It has been a long ride from high school all the way to the completion of my undergraduate degree. Although there were many times throughout my education that I thought I would not finish, my new focus is graduate school. I might never have imagined going any further than a bachelor’s degree but I have accepted an offer to attend the Daniel Evans School of Public Affairs on the Seattle campus this fall.
Much of my initial struggle had to do with my expectations regarding college, paired with the responsibilities that I had to juggle at the same time. In imagining my college experience, I only had popular media to inform me on what it might mean to be a student. This absence of reality brought some challenges. I imagined being able to attend college with the support and freedom to focus on school. But that wasn’t my journey. I was quite shocked when my mother asked me how I was going to pay for school, as I hadn’t given it any thought. My desire to attend must have taken the attention from the necessity of financing my dream. Even with these barriers, I made my way towards an education.

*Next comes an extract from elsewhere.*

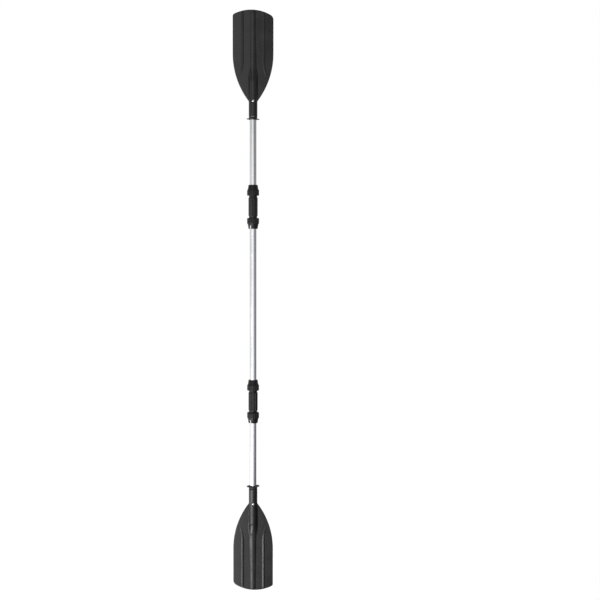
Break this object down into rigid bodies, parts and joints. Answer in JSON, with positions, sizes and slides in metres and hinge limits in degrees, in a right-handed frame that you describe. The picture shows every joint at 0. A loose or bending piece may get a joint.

When I think back to my experiences in high school I can see how I struggled with balancing the needs of my family with the expectations of the classroom. My family required more of me than I could give, as both a daughter and a student. Within the walls of the classroom I always felt like an outsider as I tried to grapple with the demands of learning and the distraction of my life at home.
Being first generation and non-traditional posed various challenges as I sought my degree. For me, these challenges meant that I had to acquire skills that were not readily available to me within my networks as a young adult. My father tried his hand at college but found it too difficult to provide for our family in addition to finding the time and funding to go to class. The remaining evidence of his semester at college was several thick books that now reside on my bookshelf. I often leafed through their pages and imagined what the classes might be like. I have always enjoyed reading and I think that has been one of the skills that have helped me maintain an eye on my education, even when I thought I wasn’t making progress fast enough. Since then I have taught myself how to navigate financial aid, conquer the FAFSA, budget my personal finances, and champion studying. Initially this seemed so daunting, but my desire to set a precedent for my younger sister became additional encouragement in unraveling the mysteries of success. I needed it, I wanted it, and I knew that I could get there if I just put my mind to it.
In the beginning I had to work full time while going to school. I attended when I could afford it and I often worked multiple jobs just to do so. I have worked in a factory, changed oil, entered data, made lattes, ran multiple businesses, served food, led teams, and volunteered all to make a living and further my funds for school. I had to make pivotal decisions that allowed me to maintain a focus on my education as well as my survival. The obstacles I faced became invaluable at the college level. As difficult as all of this was for me I value my experiences, because they are mine alone and I couldn’t have done it without resilience and the ability to advocate for myself.
The sacrifices I made and the time it has taken have put me where I am today, exactly where I am supposed to be. The knowledge I gained transformed me into a resource for those around me. Knowing how difficult the college experience can be has informed my actions and given me the initiative to help others whenever I get the chance. My position within the Student Success Center has allowed me to fulfill my need to assist others. I continue to learn as each student provides a new perspective.
I am so nervous to walk across the stage because I have been waiting for this for what feels like an eternity. But I earned it and I will continue to push forward within my own adventure. I know I have much to look forward to in my future.